Only the primetime evening news ran a brief story, carefully prepared and intended to stir the popular sentimentality, showing the reunion of the released spies and their families, and the words of ringleader, Gerardo, expressing to the General-President his availability to follow his orders. “For whatever purpose,” stated the unrepentant servant. It did not occur to the little soldier to think that, in an environment of good relations that should begin to flow between the two countries, a new espionage adventure would not look good.

The truth is that, in contrast to Alan Gross’s obvious physical deterioration, the Cuban spies looked fat and pompous, as if, instead of having stayed in harsh prison conditions that the official media had blasted, they had returned from a picnic or a long vacation.

May Day march in Havana
May Day march in Havana

The topography of absence

Perhaps the most significant finding on the day of a journey inside Cuba is Fidel Castro’s shocking silence

His absence from the media had already been sufficiently notorious during and after the celebration of the ALBA summit, ten years after the creation of that pipe dream for him and his pupil, Hugo Chávez. But his silence, in the presence of two events so linked to his existence as the end of a story of conflict on which the revolutionary legend was cemented and the arrival on the Island of the central characters of his last “battle,” is highly eloquent.

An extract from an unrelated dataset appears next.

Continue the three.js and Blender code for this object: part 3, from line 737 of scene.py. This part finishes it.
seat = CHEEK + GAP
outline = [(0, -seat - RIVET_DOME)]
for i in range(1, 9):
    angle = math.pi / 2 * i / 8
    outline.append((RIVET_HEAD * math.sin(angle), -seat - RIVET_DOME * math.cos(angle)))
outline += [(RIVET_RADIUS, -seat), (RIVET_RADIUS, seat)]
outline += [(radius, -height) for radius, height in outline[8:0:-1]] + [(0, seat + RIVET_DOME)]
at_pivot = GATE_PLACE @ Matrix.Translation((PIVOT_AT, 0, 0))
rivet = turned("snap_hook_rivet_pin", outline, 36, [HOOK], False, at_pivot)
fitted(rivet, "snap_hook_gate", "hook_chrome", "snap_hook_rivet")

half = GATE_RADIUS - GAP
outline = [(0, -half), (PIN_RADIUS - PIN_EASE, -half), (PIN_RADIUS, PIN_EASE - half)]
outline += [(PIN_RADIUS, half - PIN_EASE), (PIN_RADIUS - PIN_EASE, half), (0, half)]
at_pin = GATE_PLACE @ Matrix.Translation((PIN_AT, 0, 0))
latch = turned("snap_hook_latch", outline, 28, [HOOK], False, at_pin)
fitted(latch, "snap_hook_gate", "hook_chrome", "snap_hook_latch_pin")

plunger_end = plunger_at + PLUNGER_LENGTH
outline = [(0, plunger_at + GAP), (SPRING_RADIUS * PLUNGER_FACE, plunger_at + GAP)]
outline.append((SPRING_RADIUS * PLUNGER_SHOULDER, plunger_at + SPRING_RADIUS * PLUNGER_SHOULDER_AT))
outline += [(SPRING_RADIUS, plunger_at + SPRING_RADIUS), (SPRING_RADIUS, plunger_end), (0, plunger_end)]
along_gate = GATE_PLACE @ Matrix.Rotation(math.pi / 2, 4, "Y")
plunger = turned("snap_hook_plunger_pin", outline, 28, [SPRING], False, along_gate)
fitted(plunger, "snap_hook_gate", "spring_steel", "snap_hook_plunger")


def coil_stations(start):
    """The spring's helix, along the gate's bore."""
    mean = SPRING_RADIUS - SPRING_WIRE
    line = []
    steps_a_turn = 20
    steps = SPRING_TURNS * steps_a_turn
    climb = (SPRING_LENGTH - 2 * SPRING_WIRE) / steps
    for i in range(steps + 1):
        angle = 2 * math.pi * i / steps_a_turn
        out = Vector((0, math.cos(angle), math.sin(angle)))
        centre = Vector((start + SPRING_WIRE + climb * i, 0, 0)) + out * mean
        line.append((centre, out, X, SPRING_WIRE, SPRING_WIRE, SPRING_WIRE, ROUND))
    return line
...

It is very significant that the return of the three spies has been so rash. This may be the happiest event year for the reflective chief, yet not a single apocryphal note with a copy of his well-known signature at the bottom of the page has appeared. Everything indicates that, either the highest druid has definitively plunged into a deep vegetative state, or he has already left this “valley of tears.” If that should be the case, don’t count on mine.